A good panel on creating characters – here are the highlights.

Q: How do you decide on a character?

Chelsea Quin Yarbro: I let them come to me. I had one character sit in my head for ten years before I found his story.

A.J. Scudiere: I have characters and plot lines bouncing around in my head, and occasionally they stick and go together – and then I start doing my research.

Gail Z. Martin: I start with a person with a problem, then start asking “What if?” and making it worse and worse. I also ask who else surrounds my main character.

David B. Coe: There’s a synergy to building a novel – character and plot and scene come to you in different ways and tie in and feed one another. It’s a braided process.

Richard Lee Byars: I ask what kind of character would make this situation particularly good – or bad.

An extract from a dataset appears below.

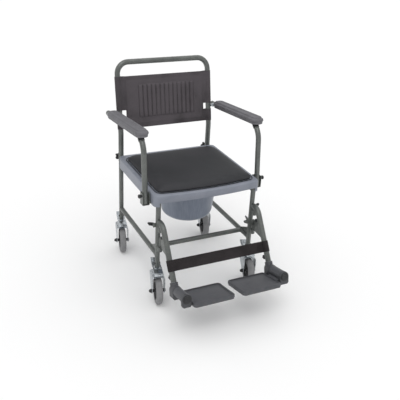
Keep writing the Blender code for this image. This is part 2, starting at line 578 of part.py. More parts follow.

Character Panel: Richard Lee Byars, Gail Z. Martin, David S. Cohn, A.J. Scudiere, Chesea Quin Yarbro
Character Panel: Richard Lee Byars, Gail Z. Martin, David B. Coe, A.J. Scudiere, Chesea Quin Yarbro

More good advice:

Gail: When you have a strong protagonist, you have to have strong, interesting secondary characters to stand up to them.

Quin; I formed a habit when I was first starting out – I create backstories for the people I see around me.

David: Writing good characters and being a good friend are very similar. You have to be able to step into their lives and understand them.

Faith Hunter: Everyone who plans to be a writer should be an analytical reader. Buy a book and a set of colored highlighter pens, and highlight examples of what you’re trying to learn. “This is a great example of dialogue,” or “This is good characterization.” I even write an index on the blank pages in the back.

Oh, and Faith came in late, so I didn’t get a good picture of her.